* **Written exercise**
What follows is a listing; restate every line of it word for word.

.....

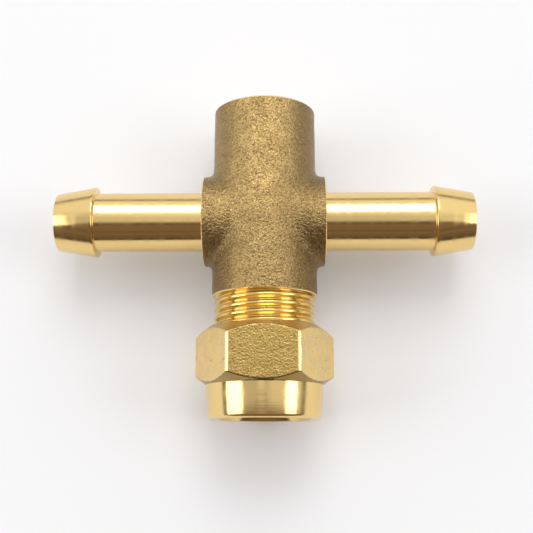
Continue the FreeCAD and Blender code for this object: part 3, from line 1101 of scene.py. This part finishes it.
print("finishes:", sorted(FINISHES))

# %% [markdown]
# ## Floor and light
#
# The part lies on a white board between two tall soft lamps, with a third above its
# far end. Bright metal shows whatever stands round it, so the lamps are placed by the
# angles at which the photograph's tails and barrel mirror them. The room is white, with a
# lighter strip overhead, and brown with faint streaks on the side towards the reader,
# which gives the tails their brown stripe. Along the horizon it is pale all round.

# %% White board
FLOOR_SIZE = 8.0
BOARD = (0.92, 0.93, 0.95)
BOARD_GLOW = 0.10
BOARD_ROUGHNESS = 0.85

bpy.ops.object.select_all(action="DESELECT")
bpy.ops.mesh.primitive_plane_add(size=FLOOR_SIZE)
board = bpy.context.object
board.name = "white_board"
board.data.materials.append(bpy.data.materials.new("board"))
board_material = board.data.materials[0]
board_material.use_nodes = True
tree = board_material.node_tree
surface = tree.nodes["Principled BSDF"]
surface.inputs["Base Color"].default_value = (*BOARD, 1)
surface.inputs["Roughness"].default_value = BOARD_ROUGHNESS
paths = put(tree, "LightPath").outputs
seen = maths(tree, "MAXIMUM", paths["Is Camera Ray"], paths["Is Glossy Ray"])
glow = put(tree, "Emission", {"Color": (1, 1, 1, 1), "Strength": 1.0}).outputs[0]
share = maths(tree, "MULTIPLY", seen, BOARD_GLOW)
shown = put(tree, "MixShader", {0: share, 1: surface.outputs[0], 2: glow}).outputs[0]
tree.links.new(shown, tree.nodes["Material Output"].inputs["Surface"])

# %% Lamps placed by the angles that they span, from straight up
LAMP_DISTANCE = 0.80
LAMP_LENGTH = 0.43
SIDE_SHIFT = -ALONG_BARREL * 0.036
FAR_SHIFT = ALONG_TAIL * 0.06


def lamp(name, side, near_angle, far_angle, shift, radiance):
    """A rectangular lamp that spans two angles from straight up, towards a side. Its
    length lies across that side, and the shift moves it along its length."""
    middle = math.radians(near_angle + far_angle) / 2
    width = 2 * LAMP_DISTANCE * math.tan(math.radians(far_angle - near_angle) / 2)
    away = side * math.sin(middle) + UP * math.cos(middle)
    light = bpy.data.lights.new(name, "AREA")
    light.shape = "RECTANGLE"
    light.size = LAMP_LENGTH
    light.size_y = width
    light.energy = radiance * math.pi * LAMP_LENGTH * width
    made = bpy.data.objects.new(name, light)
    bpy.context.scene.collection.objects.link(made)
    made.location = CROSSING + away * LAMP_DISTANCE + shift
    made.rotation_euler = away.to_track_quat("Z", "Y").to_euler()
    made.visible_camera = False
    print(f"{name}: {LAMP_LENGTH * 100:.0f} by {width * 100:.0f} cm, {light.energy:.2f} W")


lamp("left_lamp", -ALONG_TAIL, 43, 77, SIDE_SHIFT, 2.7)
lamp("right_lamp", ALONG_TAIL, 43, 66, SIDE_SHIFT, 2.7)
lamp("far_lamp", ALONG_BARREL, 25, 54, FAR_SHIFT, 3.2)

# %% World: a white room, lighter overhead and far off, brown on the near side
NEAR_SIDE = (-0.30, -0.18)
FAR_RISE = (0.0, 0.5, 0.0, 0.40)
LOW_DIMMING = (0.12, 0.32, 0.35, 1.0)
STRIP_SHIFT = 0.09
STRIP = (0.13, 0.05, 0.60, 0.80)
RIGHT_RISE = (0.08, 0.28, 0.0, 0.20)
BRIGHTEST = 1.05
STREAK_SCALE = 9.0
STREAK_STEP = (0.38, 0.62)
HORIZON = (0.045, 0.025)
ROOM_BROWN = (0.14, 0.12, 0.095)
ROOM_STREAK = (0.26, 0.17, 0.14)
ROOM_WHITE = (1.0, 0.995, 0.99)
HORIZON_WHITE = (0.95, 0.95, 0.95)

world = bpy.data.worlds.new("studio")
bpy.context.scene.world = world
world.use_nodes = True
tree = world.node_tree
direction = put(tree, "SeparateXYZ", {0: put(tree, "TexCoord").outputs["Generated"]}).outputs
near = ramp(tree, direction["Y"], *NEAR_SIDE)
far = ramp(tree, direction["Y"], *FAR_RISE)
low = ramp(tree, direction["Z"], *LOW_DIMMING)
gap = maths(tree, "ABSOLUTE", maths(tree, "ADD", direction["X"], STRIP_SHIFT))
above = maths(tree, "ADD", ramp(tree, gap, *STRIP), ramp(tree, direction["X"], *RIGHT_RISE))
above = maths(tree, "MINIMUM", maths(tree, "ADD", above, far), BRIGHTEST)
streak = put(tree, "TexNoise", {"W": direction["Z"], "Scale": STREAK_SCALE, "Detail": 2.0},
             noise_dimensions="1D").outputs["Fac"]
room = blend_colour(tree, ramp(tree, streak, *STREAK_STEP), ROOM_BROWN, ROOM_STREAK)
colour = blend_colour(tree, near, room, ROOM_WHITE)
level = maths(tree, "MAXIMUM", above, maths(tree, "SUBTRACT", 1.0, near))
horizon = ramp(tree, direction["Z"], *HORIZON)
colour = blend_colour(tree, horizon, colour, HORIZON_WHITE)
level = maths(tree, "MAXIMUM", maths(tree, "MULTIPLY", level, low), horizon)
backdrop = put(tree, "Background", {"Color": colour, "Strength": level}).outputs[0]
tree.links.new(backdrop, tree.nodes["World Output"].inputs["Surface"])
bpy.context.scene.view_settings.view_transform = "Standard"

.....

* **Task result**
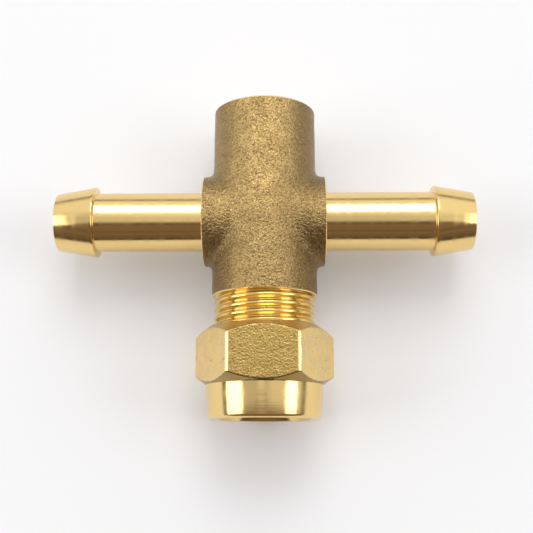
Continue the FreeCAD and Blender code for this object: part 3, from line 1101 of scene.py. This part finishes it.
print("finishes:", sorted(FINISHES))

# %% [markdown]
# ## Floor and light
#
# The part lies on a white board between two tall soft lamps, with a third above its
# far end. Bright metal shows whatever stands round it, so the lamps are placed by the
# angles at which the photograph's tails and barrel mirror them. The room is white, with a
# lighter strip overhead, and brown with faint streaks on the side towards the reader,
# which gives the tails their brown stripe. Along the horizon it is pale all round.

# %% White board
FLOOR_SIZE = 8.0
BOARD = (0.92, 0.93, 0.95)
BOARD_GLOW = 0.10
BOARD_ROUGHNESS = 0.85

bpy.ops.object.select_all(action="DESELECT")
bpy.ops.mesh.primitive_plane_add(size=FLOOR_SIZE)
board = bpy.context.object
board.name = "white_board"
board.data.materials.append(bpy.data.materials.new("board"))
board_material = board.data.materials[0]
board_material.use_nodes = True
tree = board_material.node_tree
surface = tree.nodes["Principled BSDF"]
surface.inputs["Base Color"].default_value = (*BOARD, 1)
surface.inputs["Roughness"].default_value = BOARD_ROUGHNESS
paths = put(tree, "LightPath").outputs
seen = maths(tree, "MAXIMUM", paths["Is Camera Ray"], paths["Is Glossy Ray"])
glow = put(tree, "Emission", {"Color": (1, 1, 1, 1), "Strength": 1.0}).outputs[0]
share = maths(tree, "MULTIPLY", seen, BOARD_GLOW)
shown = put(tree, "MixShader", {0: share, 1: surface.outputs[0], 2: glow}).outputs[0]
tree.links.new(shown, tree.nodes["Material Output"].inputs["Surface"])

# %% Lamps placed by the angles that they span, from straight up
LAMP_DISTANCE = 0.80
LAMP_LENGTH = 0.43
SIDE_SHIFT = -ALONG_BARREL * 0.036
FAR_SHIFT = ALONG_TAIL * 0.06


def lamp(name, side, near_angle, far_angle, shift, radiance):
    """A rectangular lamp that spans two angles from straight up, towards a side. Its
    length lies across that side, and the shift moves it along its length."""
    middle = math.radians(near_angle + far_angle) / 2
    width = 2 * LAMP_DISTANCE * math.tan(math.radians(far_angle - near_angle) / 2)
    away = side * math.sin(middle) + UP * math.cos(middle)
    light = bpy.data.lights.new(name, "AREA")
    light.shape = "RECTANGLE"
    light.size = LAMP_LENGTH
    light.size_y = width
    light.energy = radiance * math.pi * LAMP_LENGTH * width
    made = bpy.data.objects.new(name, light)
    bpy.context.scene.collection.objects.link(made)
    made.location = CROSSING + away * LAMP_DISTANCE + shift
    made.rotation_euler = away.to_track_quat("Z", "Y").to_euler()
    made.visible_camera = False
    print(f"{name}: {LAMP_LENGTH * 100:.0f} by {width * 100:.0f} cm, {light.energy:.2f} W")


lamp("left_lamp", -ALONG_TAIL, 43, 77, SIDE_SHIFT, 2.7)
lamp("right_lamp", ALONG_TAIL, 43, 66, SIDE_SHIFT, 2.7)
lamp("far_lamp", ALONG_BARREL, 25, 54, FAR_SHIFT, 3.2)

# %% World: a white room, lighter overhead and far off, brown on the near side
NEAR_SIDE = (-0.30, -0.18)
FAR_RISE = (0.0, 0.5, 0.0, 0.40)
LOW_DIMMING = (0.12, 0.32, 0.35, 1.0)
STRIP_SHIFT = 0.09
STRIP = (0.13, 0.05, 0.60, 0.80)
RIGHT_RISE = (0.08, 0.28, 0.0, 0.20)
BRIGHTEST = 1.05
STREAK_SCALE = 9.0
STREAK_STEP = (0.38, 0.62)
HORIZON = (0.045, 0.025)
ROOM_BROWN = (0.14, 0.12, 0.095)
ROOM_STREAK = (0.26, 0.17, 0.14)
ROOM_WHITE = (1.0, 0.995, 0.99)
HORIZON_WHITE = (0.95, 0.95, 0.95)

world = bpy.data.worlds.new("studio")
bpy.context.scene.world = world
world.use_nodes = True
tree = world.node_tree
direction = put(tree, "SeparateXYZ", {0: put(tree, "TexCoord").outputs["Generated"]}).outputs
near = ramp(tree, direction["Y"], *NEAR_SIDE)
far = ramp(tree, direction["Y"], *FAR_RISE)
low = ramp(tree, direction["Z"], *LOW_DIMMING)
gap = maths(tree, "ABSOLUTE", maths(tree, "ADD", direction["X"], STRIP_SHIFT))
above = maths(tree, "ADD", ramp(tree, gap, *STRIP), ramp(tree, direction["X"], *RIGHT_RISE))
above = maths(tree, "MINIMUM", maths(tree, "ADD", above, far), BRIGHTEST)
streak = put(tree, "TexNoise", {"W": direction["Z"], "Scale": STREAK_SCALE, "Detail": 2.0},
             noise_dimensions="1D").outputs["Fac"]
room = blend_colour(tree, ramp(tree, streak, *STREAK_STEP), ROOM_BROWN, ROOM_STREAK)
colour = blend_colour(tree, near, room, ROOM_WHITE)
level = maths(tree, "MAXIMUM", above, maths(tree, "SUBTRACT", 1.0, near))
horizon = ramp(tree, direction["Z"], *HORIZON)
colour = blend_colour(tree, horizon, colour, HORIZON_WHITE)
level = maths(tree, "MAXIMUM", maths(tree, "MULTIPLY", level, low), horizon)
backdrop = put(tree, "Background", {"Color": colour, "Strength": level}).outputs[0]
tree.links.new(backdrop, tree.nodes["World Output"].inputs["Surface"])
bpy.context.scene.view_settings.view_transform = "Standard"